Pumpkin muffins alone, awesome, but stuffed with sweet cream cheese, and then topped with strusel!?  You cannot get any better than this. These muffins are packed with flavor and come out gooey. It's like pumpkin muffin meets cheesecake meets cobbler. You will Love these!!!! 

 

 

 

 

This recipe is perfect for those crisp mornings, served with hot coffee.

 

Here's how I made these.

 

 

Ingredients:

1/2 c flour

1/2 c walnuts, chopped

5 tablespoon unsalted butter, softened

1 tsp ground cinnamon

1/4 tsp nutmeg

1/3 c of light brown sugar

2 Tbs of granulated sugar

6 ounces cream cheese (almost whole block)

1/8 c of sugar

1 1/2 tsp of vanilla

2 c flour

1 1/4 c granulated sugar

1 tsp baking soda

1 tsp baking powder

1 tsp ground cinnamon

1 tsp ground ginger

1/2 tsp ground nutmeg

1/4 tsp salt

1 1/3 c pumpkin puree

3 eggs, lightly beaten

1/3 c canola oil

2 Tbs of sour cream

1/2 tsp vanilla extract

 

Directions:

  1. Preheat your oven to 350 degrees and line cupcake pan with liners (12 cupcakes)

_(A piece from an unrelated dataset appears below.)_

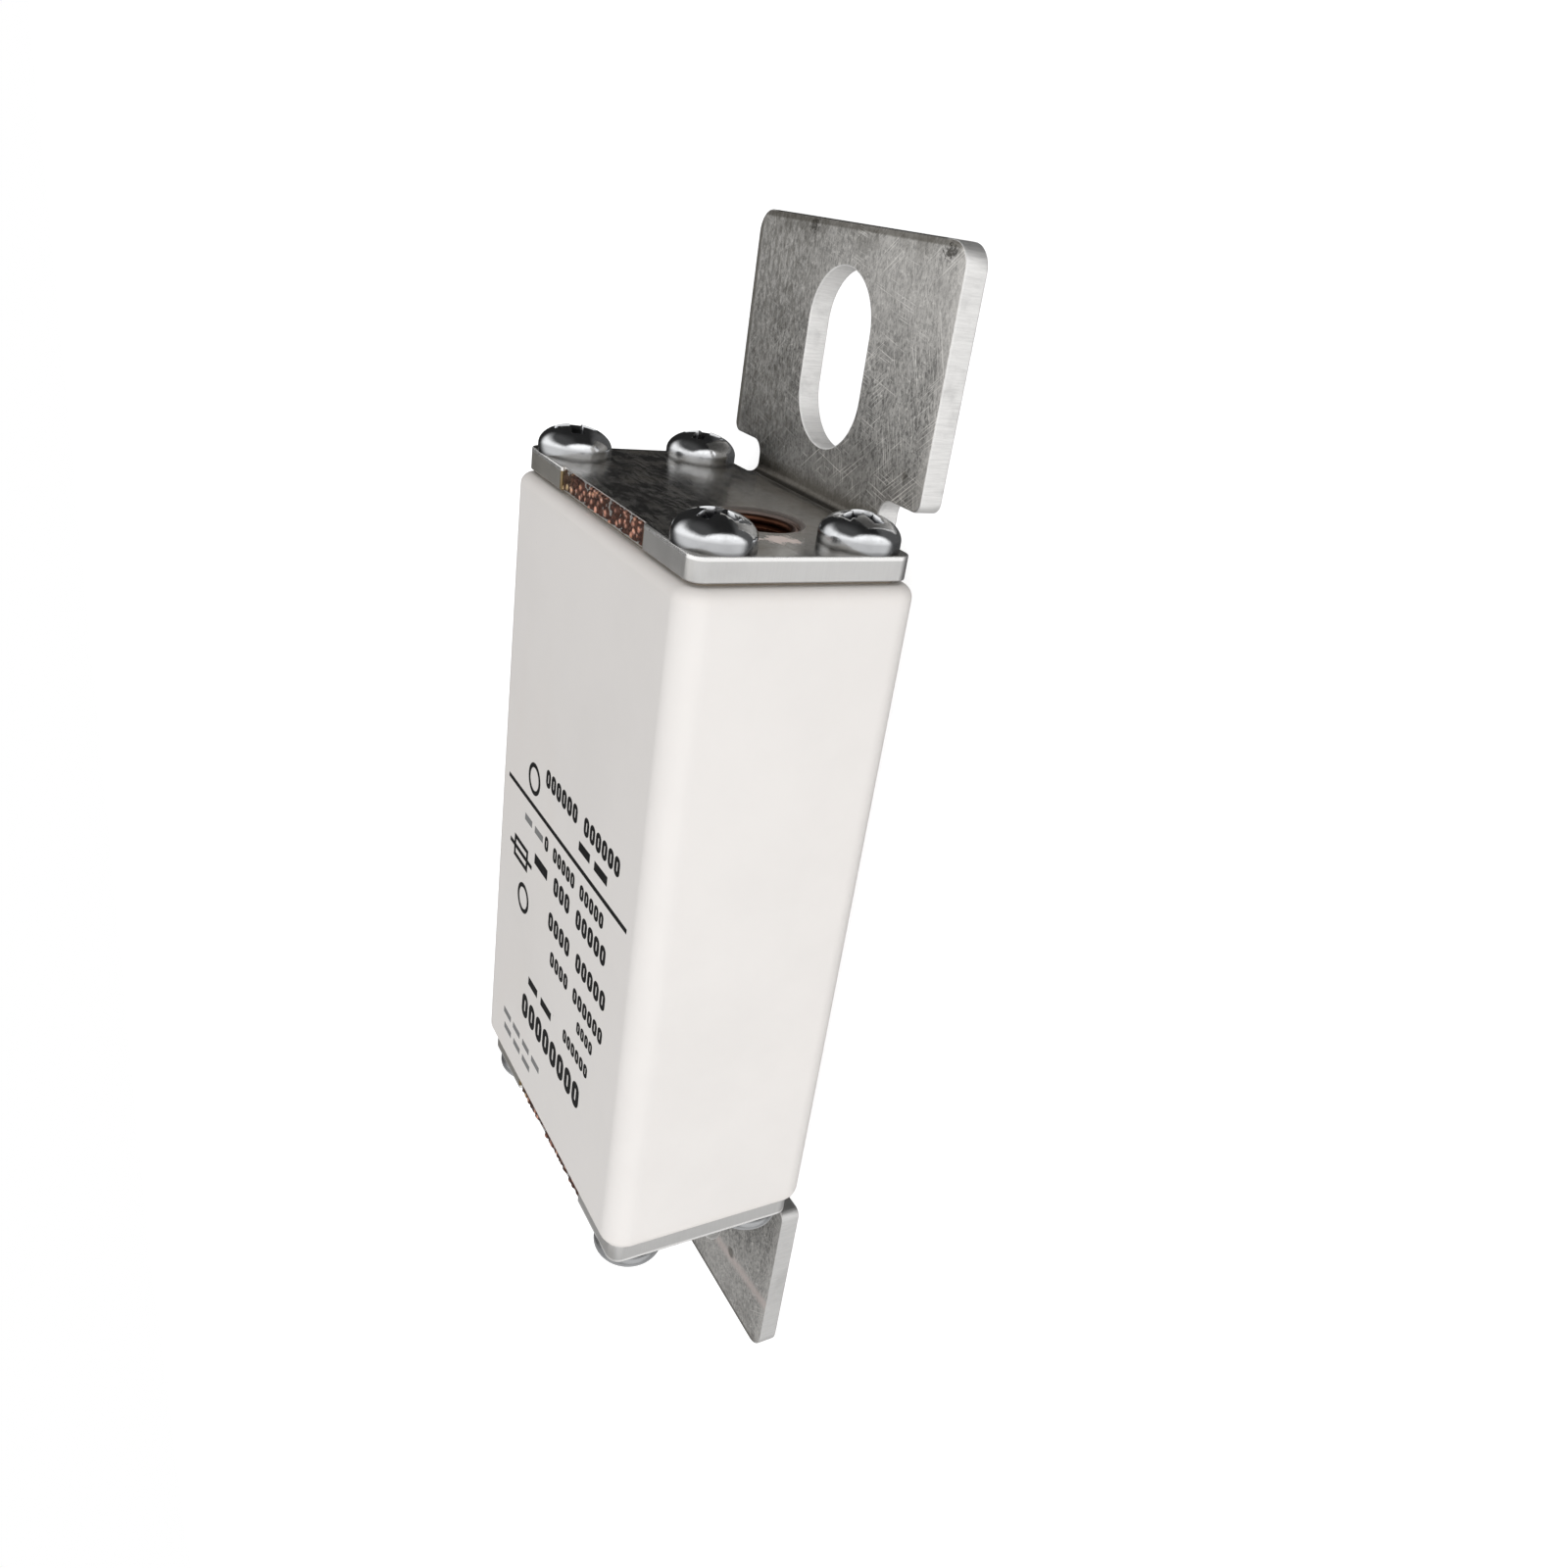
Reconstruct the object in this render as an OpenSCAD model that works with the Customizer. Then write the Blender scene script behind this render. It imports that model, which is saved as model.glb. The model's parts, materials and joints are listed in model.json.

  2. For your streusel, combine flour, sugars, spices, walnuts, and soft butter. Cut with a fork to form crumbles, set aside.

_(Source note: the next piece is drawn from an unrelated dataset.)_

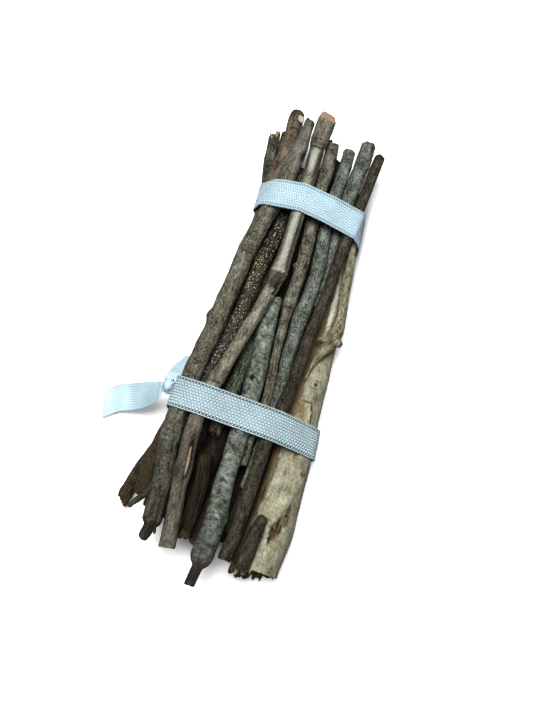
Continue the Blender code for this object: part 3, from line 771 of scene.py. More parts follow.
def tube_faces(rings: int, around: int) -> list[tuple[int, ...]]:
    """Faces of a tube that comes to a point at both ends.

    Args:
        rings: number of rings between the two points.
        around: number of points in each ring.

    Returns:
        The corner numbers, for points in the order of first end, rings and last end.
    """
    faces: list[tuple[int, ...]] = []
    last = 1 + (rings - 1) * around
    for i in range(around):
        j = (i + 1) % around
        faces.append((0, 1 + j, 1 + i))
        faces += [(s + i, s + j, s + around + j, s + around + i) for s in range(1, last, around)]
        faces.append((last + i, last + j, last + around))
    return faces


def put_on_root(piece: Piece, node: str) -> None:
    """Puts a finished piece on the root body and reports it.

    Args:
        piece: the piece.
        node: the CAD node that it replaces.
    """
    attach(piece, "root")
    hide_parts(node)
    LOG.info("%s: %d faces", piece.name, len(piece.data.polygons))


@dataclass
class Stick:
    """One stick: its node, bark, ends, marks and side stubs.

    Attributes:
        node: the CAD node that gives its line, thickness and cut ends.
        finish: its bark.
        seed: number of its random pattern.
        top: how its thin end was made.
        butt: how its thick end was made.
        around: number of points round it.
        step: distance between rings along it, in mm.
        lump: unevenness of its outline, as a share of its radius.
        marks: knots, scars and stains.
        stubs: rests of side branches.
        bridged: stretches of y where a side stub disturbs the CAD section, which are bridged over.
        margins: how far from the butt and the top the CAD sections are whole, in mm.
        slants: slope of the butt's and the top's cut, and the turn on which each is lowest.
    """

    node: str
    finish: BarkFinish
    seed: int
    top: EndKind = EndKind.CLIPPED
    butt: EndKind = EndKind.CLIPPED
    around: int = 40
    step: float = 0.7
    lump: float = 0.045
    marks: tuple[Mark, ...] = ()
    stubs: tuple[SideStub, ...] = ()
    bridged: tuple[tuple[float, float], ...] = ()
    margins: tuple[float, float] = (3.0, 3.0)
    slants: tuple[tuple[float, float], tuple[float, float]] = ((0.0, 90.0), (0.0, 90.0))
    line: dict[str, Array] = field(default_factory=dict, repr=False)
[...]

  3. For the filling combine soften cream cheese, sugar, and vanilla until smooth, set aside.

  4. For the batter, get your dry ingredients together. 

  5. Whisk together you flour, sugar, baking powder, baking soda, salt, and spices.

  6. In a separate bowl whisk gently your eggs, add in oil, vanilla, and sour cream. Whisk until very smooth.

  7. Add your pumpkin mixture to your dry ingredients and mix with a spoon until just incorporated. Batter will be very thick.

  8. Spoon batter into baking cups, about 1/3 of the way up. 

  9. Spoon 1 1/2 Tbs of cream cheese filling ontop of the batter, cover with remaining batter. 

  10. These muffins don't raise much, so filling your cupcake liners to the top won't be much of an issue. 

  11. Lastly top with 2 Tbs of streusel and bake for about 20 minutes. 

  12. Your muffins will puff a little and be slightly brown. Make sure to keep an eye on them.

  13. Once they are done, take them out and let them rest for 15 minutes. 

  14. Best to eat when warm, but still delicious the next day for breakfast. ENJOY!!!!

 

Servings: 12 muffins

Cook time: 20 minutes

 

 

Happy fall season!!!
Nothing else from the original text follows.